Only maybe 50 meters done and Michelle yelled down something and all I could do was barely raise my trekking pole in acknowledgement. I was exhausted and starting a 15 kilometer trek which I had just come up. 2 hours til dark.
But amazing every step down felt better. Headache had worsened during the day and still very painful and continuing to hack up a lung, but every meter down felt good. By 7 pm we had made about 9 k and was very dark. Passed s hotel still open and I decided best to stop. We got some rooms and I felt a bit better. I was still coughing but much less, and headache diminished.
Morning came and began the steep descent into Manang and I felt good but tired. Gangapurna rises above us 3000 meters above with its magnificent hanging glaciers, ridges, icefalls with Annapurna 4 just to the north. Guess I won’t see Annapurna 1 this trip.
trek outThen as we descended going below 4000 meters I realized I was feeling a lot better, but legs were quite sore. Also the morning rush of trekkers was coming up; questioning why I was going backward. ( the circuit is usually done in a counterclockwise direction). I began to now realize I was on a new trip. It is over two weeks before flight home. Why rush home just because I have no plan here.
Rakees ( my porter) speaks only a few words of English so was difficult to figure out anything. But we managed. I was thinking riding back to besishahar where we started, but had a big bag, porter and exhausted legs to deal with. A couple from Norway suggested a jeep out (there is a road now, which we rode in) duh but I had ridden 15 kilometers at the start in jeep and it was wild, and took 4 hours. This is over 85 kilometers and well I will just say scary.
Rakees immediately went to find jeep on arrival, but not available. Whew. I was already beat and might like a rest day. He found one available for tomorrow at 7 am.
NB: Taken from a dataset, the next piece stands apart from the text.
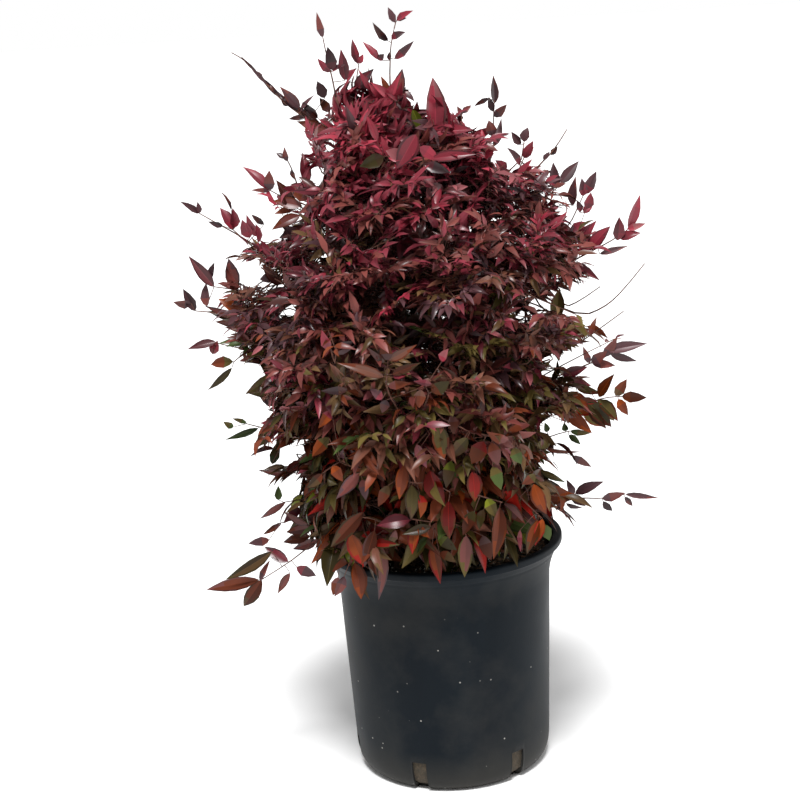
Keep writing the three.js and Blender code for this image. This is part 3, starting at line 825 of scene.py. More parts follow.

Will take all day and be prepared to bounce, sway, and get thrown around in an overcrowded vehicle he motioned. Sign me up.
Apparently in peak season in about 3 weeks a thousand people a day cross Thorong la and 1 a day will develop altitude sickness.
Went to Himalayan rescue clinic just to check in. Talked with them and numerous others and one generally never sleeps more the 500 meters higher than night before. We had been doing a thousand.
Turns out the doc yesterday was just a trekker (but also a doc) but when I told story they verified good decisions. I attended the altitude lecture given by the docs at Himalayan rescue center. Great lecture and again learned a lot. They said would probably be ok to hang around here and hike and enjoy Manang but going lower would also be a good decision. These mountains have been around for 500 million years and will probably be around for quite a while. I can return.